Tamarind - The dried pulp of the fruit of the tamarind tree adds a complex sourness to chaat. Tamarind concentrate is available in jars in Indian food shops.
Yogurt - A mixture of yogurt and spices is often used as a topping sauce for chaat.
Chaat Powder - Commercial chaat powder is sold in Indian food shops and varies widely, but it can be made at home by following these instructions. Combine 1/4 teaspoon each of ground cumin, ground dried ginger, black salt, 1/8 teaspoon each of asafetida and freshly ground black pepper, a dash of red pepper, and 2 teaspoons mango powder. Thoroughly blend the mixture to a fine powder using a spice grinder or mortar and pestle. Adjust the mixture to your taste by adding more of each individual ingredient.
Chaat-Style Tangy Potato Salad
Perfect for those concerned with the fat content of most potato salads, here potatoes are steeped in a fat-free lime dressing, and then tossed with a mixture of chili, cilantro, and ginger root. The result is a tangy blend of diverse yet complementary flavors.
Makes 3 to 4 servings
1/4 cup coarsely chopped cilantro (leaves only)
1 jalapeño, cored, seeded, and minced (or to taste)
8 to 10 fresh mint leaves
1 tablespoon peeled, coarsely chopped ginger root
Dash of sugar
1 1/2 pounds potatoes, peeled, cut into 1 1/2-inch cubes
1/4 cup freshly squeezed lime juice
1/2 teaspoon chaat powder (recipe above)
1/2 teaspoon salt or to taste
Process cilantro, jalapeño, mint, and ginger root in a food processor until a smooth paste forms. Set aside.

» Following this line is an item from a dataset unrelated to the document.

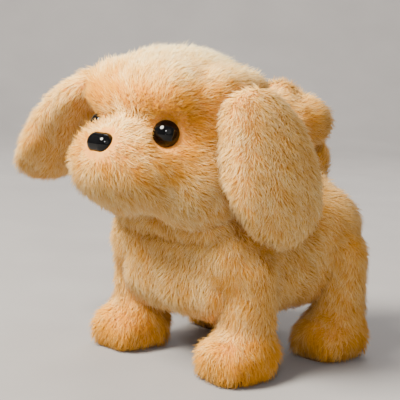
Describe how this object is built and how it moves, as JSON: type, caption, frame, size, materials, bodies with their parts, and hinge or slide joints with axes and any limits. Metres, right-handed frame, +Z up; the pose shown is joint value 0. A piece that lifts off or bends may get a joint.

Steam or boil potatoes until they can be pierced easily with a fork, 15 to 20 minutes. Meanwhile, place lime juice, chaat powder, and salt in a large bowl and mix well.
When the potatoes are ready, transfer them to the bowl and toss gently to coat each piece. The potatoes will absorb the juice. Now add the herb paste and gently toss again. Taste and adjust salt.
Best served immediately. Can also be chilled for 30 minutes and served cold.
As a cookbook author, Bharti Kirchner focuses on vegetarian cuisine. Her novels include Shiva Dancing, Darjeeling, Sharmila’s Book, Pastries, and Goddess of Fire. The Seattle-based writer’s mystery novels are titled Tulip Season and Season of Sacrifice.